Event summary combining transcript, slides, and related documents.

Logotype for Peakstone Realty Trust

Proxy Filing summary

2 Feb, 2026

Executive summary

  • A definitive agreement was reached for an all-cash acquisition of Peakstone Realty Trust by a Brookfield private real estate fund at $21.00 per share, valuing the transaction at approximately $1.2 billion and representing significant premiums to recent trading prices.

  • The transaction follows Peakstone's transformation into an industrial-only REIT, with a portfolio of 76 industrial properties, and is expected to close by the end of Q2 2026, subject to shareholder approval and customary conditions.

  • The Board of Trustees unanimously approved the transaction, which includes a 30-day go-shop period allowing Peakstone to solicit alternative proposals.

  • Upon completion, Peakstone will become a privately held company and its shares will be delisted from the NYSE.

Voting matters and shareholder proposals

  • Shareholder approval is required for the merger, with a special meeting to be convened and a proxy statement to be filed and mailed to eligible shareholders.

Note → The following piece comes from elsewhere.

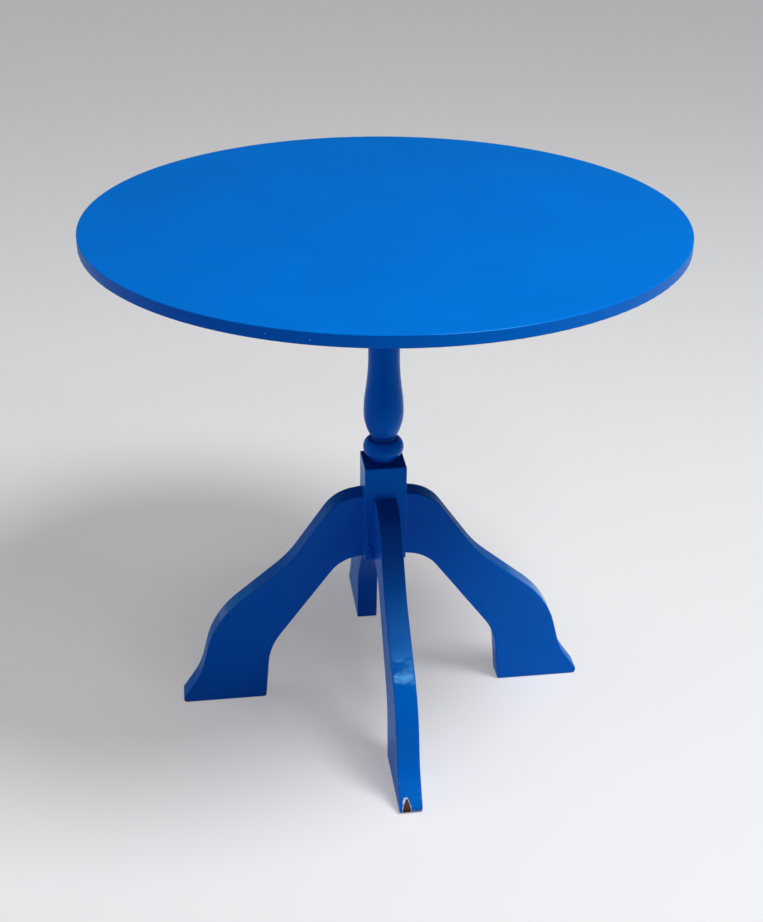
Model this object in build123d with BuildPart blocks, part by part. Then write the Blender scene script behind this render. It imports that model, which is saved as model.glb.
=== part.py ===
from build123d import *
import os

# Round pedestal table, painted all over. A round top lies on two bearers that are lapped
# over each other, and one turned column stands under them. The column ends in a square
# block, and a leg sawn from board is dowelled to each side of that block.
# The origin is on the floor under the column. +Z is up, and the front leg points along -Y.

os.makedirs("parts", exist_ok=True)

# Whole table
table_height = 750
cut_overrun = 5

# Top: one round board with its edges just eased
top_diameter = 800
top_thickness = 16
top_easing = 1.2

# Bearers: two battens under the top, halved over each other, thinned towards their ends
bearer_length = 600
bearer_width = 50
bearer_thickness = 30
bearer_end_thickness = 14
bearer_end_slope = 80
bearer_easing = 1.5
lap_clearance = 0.2

# Screws that draw the bearers to the top, sunk in counterbores from below
screw_bite = 11
screw_radius = 2
screw_head_radius = 4
screw_head_angle = 90
screw_tip_length = 5
screw_tip_radius = 0.3
screw_drive_width = 1.2
screw_drive_length = 4.4
screw_drive_depth = 1.6
screw_clearance = 0.1
screw_sink = 6
screw_sink_clearance = 0.6
inner_screw_reach = 80
outer_screw_inset = 20

# Block: the square foot of the column, which the legs are fixed to
block_side = 60
block_length = 150
block_bottom_height = 241
block_easing = 1.5

# Turning: recess, bead and vase above the block, then a bead and a collar under the bearers
recess_radius = 18
recess_height = 6
bead_radius = 29
bead_height = 30
quirk_height = 2.5
belly_radius = 28.4
neck_radius = 22
flare_radius = 25
collar_radius = 30
collar_height = 12
collar_easing = 2
upper_recess_height = 4
belly_height_share = 0.17
neck_height_share = 0.547
vase_sway_share = 0.365

# Tenon at the top of the column, spread by a wedge in a saw cut
tenon_radius = 15
tenon_clearance = 0.1
tenon_shyness = 0.8
tenon_chamfer = 1.5
wedge_depth = 20
wedge_inset = 2
wedge_top_thickness = 3.5
wedge_tip_thickness = 1
wedge_clearance = 0.05

# Legs: flat boards that spring from the block and spread into a long foot
leg_thickness = 32
leg_reach = 305
leg_heel_reach = 180
leg_root_depth = 101
leg_toe_height = 9
leg_toe_brow_rounding = 4
leg_heel_rounding = 4
leg_toe_rounding = 5
leg_easing = 2

# Outline of a leg: straight runs that turn in large arcs. The upper edge turns at the shoulder,
# hollow, knee and instep, and the lower edge at the arch and the heel. Each corner is a share of
# the run from the block to the toe or the heel, and of the height where that edge leaves the block.
leg_upper_shares = [(0.145, 0.980), (0.399, 0.687), (0.814, 0.412), (0.895, 0.151)]
leg_upper_radii = [62, 165, 140, 120]
leg_lower_shares = [(0.226, 0.980), (0.947, 0.373)]
leg_lower_radii = [58, 96]

# Dowels: a pair across each glued joint between a leg and the block
dowel_radius = 5
dowel_length = 50
dowel_core_gap = 10
dowel_end_gap = 0.5
dowel_clearance = 0.1
dowel_chamfer = 1
dowel_inset = 27

# Heights and reaches that follow from the sizes above
top_underside = table_height - top_thickness
bearer_underside = top_underside - bearer_thickness
lap_height = bearer_underside + bearer_thickness / 2
tenon_end = top_underside - tenon_shyness
block_top = block_bottom_height + block_length
block_face = block_side / 2
leg_root_foot = block_bottom_height
leg_root_top = leg_root_foot + leg_root_depth
dowel_heights = [leg_root_foot + dowel_inset, leg_root_top - dowel_inset]
screw_seat = bearer_underside + screw_sink
screw_length = bearer_thickness - screw_sink + screw_bite
outer_screw_reach = bearer_length / 2 - bearer_end_slope - outer_screw_inset
screw_reaches = [-outer_screw_reach, -inner_screw_reach, inner_screw_reach, outer_screw_reach]
sides = {"right": 0, "back": 90, "left": 180, "front": 270}


def outward(turn):
    """The direction that the leg on one side points in."""
    return Vector(1, 0, 0).rotate(Axis.Z, turn)


def facing_down(height):
    """A level plane at that height for holes that are bored upwards."""
    return Plane(origin=(0, 0, height), x_dir=(1, 0, 0), z_dir=(0, 0, -1))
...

  • The agreement includes a 30-day go-shop period expiring March 4, 2026, during which alternative proposals may be solicited.

  • If a superior proposal is accepted, a termination fee is payable to Brookfield; the outside date for the agreement is August 2, 2026.

Board of directors and corporate governance

  • The Board of Trustees evaluated the transaction with external advisors and determined it to be in the best interests of shareholders.

  • The Board received a fairness opinion from BofA Securities, Inc. regarding the merger consideration.